Repeat exactly the lines between and including those that contain "Reconstruct the object" and "a shallow notch.". Output no other line.

--- Start of DATA EXTRACT ---

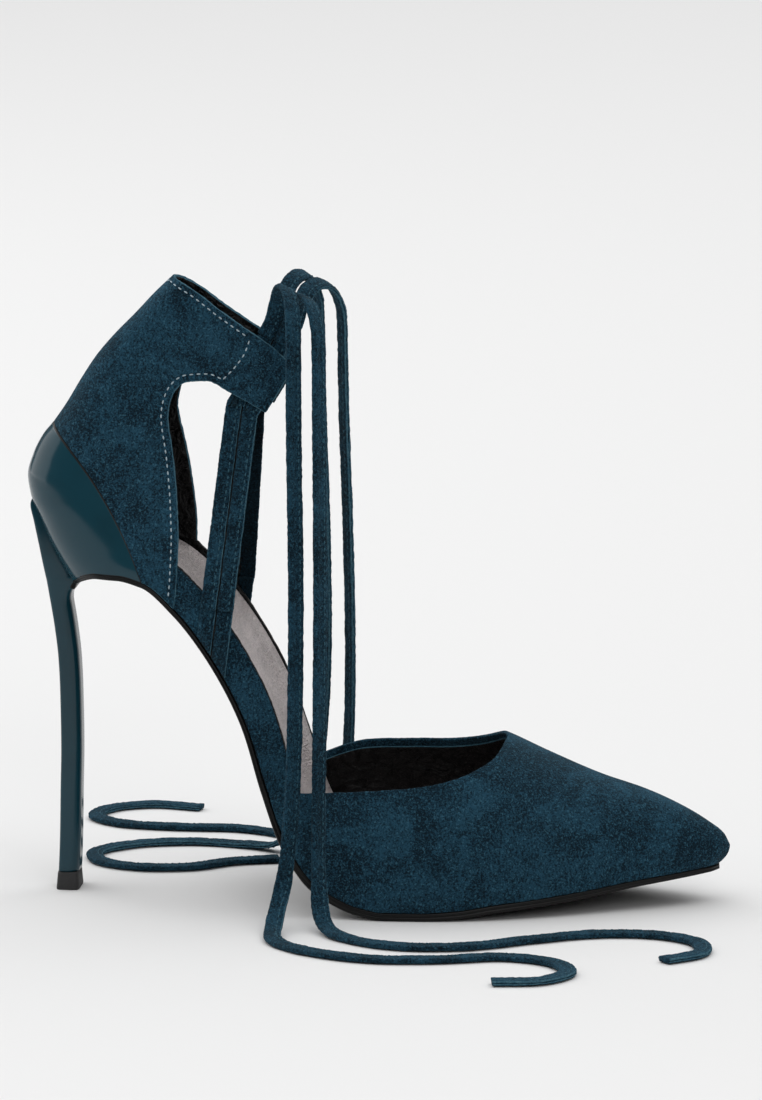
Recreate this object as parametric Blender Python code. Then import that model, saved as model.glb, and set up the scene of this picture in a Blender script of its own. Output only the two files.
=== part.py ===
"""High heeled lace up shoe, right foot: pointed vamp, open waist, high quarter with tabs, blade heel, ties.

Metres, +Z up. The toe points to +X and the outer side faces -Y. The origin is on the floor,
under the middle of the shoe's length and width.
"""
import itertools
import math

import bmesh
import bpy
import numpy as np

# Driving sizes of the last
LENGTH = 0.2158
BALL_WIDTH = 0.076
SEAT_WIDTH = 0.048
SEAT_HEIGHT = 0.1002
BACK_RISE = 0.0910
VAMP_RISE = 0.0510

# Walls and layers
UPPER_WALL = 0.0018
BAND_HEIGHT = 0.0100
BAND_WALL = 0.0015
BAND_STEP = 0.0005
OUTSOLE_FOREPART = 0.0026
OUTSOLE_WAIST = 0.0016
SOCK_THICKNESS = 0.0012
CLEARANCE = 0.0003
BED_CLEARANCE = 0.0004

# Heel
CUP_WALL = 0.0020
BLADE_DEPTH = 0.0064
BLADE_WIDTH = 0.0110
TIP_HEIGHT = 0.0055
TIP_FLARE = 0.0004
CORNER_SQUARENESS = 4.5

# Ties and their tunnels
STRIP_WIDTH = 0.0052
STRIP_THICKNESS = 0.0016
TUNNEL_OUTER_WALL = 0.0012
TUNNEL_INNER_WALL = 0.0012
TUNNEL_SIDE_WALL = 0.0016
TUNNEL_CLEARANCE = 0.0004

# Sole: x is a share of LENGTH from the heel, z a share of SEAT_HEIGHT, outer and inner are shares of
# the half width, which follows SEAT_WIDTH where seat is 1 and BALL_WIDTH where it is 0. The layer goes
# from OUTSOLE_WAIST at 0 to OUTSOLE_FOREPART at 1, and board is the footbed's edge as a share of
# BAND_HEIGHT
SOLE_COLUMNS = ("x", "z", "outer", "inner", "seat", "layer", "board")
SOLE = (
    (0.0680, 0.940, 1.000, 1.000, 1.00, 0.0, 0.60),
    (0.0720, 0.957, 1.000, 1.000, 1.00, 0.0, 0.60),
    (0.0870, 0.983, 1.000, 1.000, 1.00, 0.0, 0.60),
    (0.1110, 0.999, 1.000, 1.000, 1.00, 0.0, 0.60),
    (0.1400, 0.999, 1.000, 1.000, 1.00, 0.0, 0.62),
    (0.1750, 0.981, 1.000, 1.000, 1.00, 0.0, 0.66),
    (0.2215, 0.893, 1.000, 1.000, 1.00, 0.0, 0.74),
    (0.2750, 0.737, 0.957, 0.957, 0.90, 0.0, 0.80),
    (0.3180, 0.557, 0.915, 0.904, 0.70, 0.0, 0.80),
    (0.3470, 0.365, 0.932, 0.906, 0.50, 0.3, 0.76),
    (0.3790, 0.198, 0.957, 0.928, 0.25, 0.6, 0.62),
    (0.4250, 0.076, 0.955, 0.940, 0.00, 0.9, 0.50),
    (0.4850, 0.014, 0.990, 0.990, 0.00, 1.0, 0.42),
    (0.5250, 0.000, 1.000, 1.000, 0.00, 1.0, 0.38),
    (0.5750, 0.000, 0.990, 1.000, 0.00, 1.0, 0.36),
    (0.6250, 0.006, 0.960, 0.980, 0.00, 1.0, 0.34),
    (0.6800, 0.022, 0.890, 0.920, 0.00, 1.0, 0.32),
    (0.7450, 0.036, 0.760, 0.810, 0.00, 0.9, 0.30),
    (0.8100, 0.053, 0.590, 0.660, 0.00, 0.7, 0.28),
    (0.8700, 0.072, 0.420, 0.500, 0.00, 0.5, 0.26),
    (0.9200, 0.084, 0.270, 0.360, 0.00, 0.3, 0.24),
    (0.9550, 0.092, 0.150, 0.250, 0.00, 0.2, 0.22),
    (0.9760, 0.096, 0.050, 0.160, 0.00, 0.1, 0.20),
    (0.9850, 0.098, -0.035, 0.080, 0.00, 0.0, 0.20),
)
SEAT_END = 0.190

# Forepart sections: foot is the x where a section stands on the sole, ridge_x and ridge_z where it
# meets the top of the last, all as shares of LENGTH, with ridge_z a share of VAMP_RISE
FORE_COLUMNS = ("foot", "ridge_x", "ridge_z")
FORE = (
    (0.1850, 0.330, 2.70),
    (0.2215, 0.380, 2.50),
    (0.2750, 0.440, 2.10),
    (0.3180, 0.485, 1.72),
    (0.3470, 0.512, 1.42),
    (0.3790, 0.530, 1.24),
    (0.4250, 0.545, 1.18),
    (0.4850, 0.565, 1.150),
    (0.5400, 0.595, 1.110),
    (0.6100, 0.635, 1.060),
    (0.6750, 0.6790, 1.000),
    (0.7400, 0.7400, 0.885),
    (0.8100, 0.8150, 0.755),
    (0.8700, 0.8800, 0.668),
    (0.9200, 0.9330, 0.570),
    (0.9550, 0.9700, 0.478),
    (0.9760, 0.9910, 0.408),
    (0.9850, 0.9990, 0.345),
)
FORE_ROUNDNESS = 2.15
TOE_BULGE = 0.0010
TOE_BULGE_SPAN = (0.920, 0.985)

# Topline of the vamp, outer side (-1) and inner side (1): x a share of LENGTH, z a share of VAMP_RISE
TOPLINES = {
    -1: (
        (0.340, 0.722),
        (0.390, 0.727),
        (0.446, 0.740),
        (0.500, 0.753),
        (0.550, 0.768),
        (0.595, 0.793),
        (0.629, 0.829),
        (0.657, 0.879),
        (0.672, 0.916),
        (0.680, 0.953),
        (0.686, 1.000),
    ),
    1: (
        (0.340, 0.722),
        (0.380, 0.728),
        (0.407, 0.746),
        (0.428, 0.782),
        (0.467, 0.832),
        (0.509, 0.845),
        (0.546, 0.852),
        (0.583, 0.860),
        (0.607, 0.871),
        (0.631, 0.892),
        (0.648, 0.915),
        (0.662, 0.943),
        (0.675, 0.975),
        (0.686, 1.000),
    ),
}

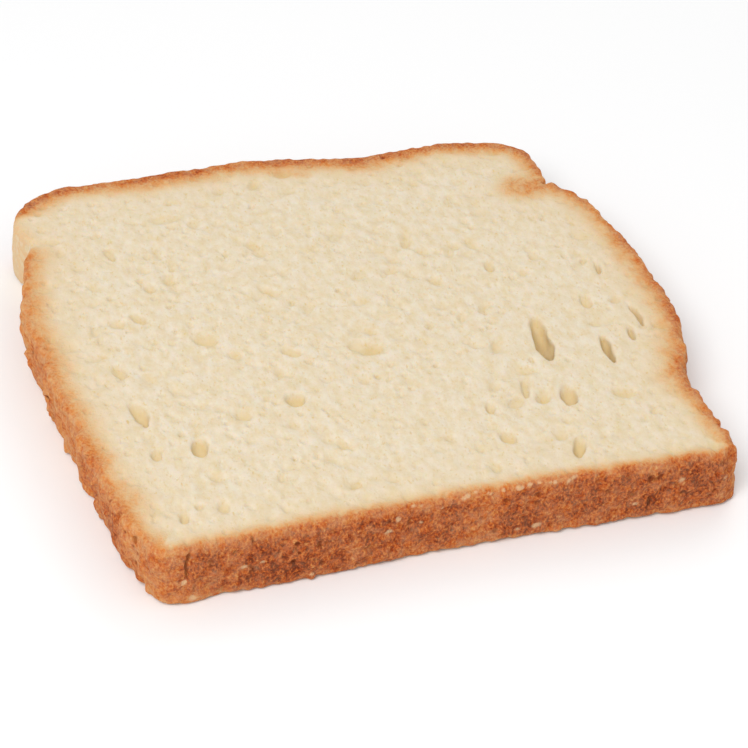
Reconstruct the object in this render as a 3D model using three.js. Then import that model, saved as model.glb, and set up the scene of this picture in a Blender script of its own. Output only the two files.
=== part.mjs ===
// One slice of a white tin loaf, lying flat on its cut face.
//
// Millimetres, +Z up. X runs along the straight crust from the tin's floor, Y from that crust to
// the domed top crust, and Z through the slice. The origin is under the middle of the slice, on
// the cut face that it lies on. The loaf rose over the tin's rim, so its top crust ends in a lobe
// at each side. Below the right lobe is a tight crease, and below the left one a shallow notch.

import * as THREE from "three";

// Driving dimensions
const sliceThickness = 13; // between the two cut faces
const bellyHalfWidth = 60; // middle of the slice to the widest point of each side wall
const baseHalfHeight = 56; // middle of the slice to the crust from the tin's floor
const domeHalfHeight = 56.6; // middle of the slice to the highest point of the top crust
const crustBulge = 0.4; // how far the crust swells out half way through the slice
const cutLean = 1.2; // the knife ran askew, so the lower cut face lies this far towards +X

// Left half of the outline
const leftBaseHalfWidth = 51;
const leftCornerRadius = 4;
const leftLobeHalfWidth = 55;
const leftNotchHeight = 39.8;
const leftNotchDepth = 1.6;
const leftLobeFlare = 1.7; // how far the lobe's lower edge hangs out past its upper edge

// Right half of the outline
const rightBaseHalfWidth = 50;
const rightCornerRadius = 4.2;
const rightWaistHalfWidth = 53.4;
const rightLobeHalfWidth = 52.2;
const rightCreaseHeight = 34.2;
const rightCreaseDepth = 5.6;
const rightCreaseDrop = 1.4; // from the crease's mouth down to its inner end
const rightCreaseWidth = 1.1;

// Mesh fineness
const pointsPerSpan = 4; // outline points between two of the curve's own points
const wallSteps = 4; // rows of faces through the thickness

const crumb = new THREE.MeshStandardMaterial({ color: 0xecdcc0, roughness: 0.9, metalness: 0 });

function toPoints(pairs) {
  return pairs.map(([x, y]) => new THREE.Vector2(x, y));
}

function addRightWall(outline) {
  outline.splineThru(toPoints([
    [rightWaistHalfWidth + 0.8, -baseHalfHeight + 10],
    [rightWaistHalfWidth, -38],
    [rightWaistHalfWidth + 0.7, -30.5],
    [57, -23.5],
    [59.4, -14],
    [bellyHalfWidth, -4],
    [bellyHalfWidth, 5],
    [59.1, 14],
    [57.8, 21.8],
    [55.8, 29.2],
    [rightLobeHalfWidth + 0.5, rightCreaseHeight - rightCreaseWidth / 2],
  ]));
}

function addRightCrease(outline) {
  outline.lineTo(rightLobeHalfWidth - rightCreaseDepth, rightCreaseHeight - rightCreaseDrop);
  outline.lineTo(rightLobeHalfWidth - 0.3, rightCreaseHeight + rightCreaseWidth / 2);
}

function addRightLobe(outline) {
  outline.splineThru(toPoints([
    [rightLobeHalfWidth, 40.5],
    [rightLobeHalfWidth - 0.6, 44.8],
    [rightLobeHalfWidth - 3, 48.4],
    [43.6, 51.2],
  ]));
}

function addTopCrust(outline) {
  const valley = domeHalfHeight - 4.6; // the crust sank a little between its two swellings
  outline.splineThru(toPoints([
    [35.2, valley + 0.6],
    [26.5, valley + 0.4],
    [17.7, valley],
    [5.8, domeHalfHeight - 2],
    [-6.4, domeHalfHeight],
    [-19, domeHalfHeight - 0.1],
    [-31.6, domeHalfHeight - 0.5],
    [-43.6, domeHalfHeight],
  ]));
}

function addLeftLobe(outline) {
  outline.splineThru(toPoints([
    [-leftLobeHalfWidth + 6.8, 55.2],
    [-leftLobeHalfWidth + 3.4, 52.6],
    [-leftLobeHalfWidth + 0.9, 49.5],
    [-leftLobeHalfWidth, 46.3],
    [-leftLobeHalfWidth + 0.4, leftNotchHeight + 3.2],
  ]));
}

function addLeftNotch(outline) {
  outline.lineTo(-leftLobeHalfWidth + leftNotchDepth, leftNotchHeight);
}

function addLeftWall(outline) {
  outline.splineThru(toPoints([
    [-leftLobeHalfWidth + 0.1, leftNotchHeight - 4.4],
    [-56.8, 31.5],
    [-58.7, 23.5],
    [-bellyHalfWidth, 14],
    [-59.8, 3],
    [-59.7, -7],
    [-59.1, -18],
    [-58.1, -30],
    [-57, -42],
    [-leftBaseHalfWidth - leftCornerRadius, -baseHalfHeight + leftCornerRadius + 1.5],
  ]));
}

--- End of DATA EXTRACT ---

◆ **REPLY**
Reconstruct the object in this render as a 3D model using three.js. Then import that model, saved as model.glb, and set up the scene of this picture in a Blender script of its own. Output only the two files.
=== part.mjs ===
// One slice of a white tin loaf, lying flat on its cut face.
//
// Millimetres, +Z up. X runs along the straight crust from the tin's floor, Y from that crust to
// the domed top crust, and Z through the slice. The origin is under the middle of the slice, on
// the cut face that it lies on. The loaf rose over the tin's rim, so its top crust ends in a lobe
// at each side. Below the right lobe is a tight crease, and below the left one a shallow notch.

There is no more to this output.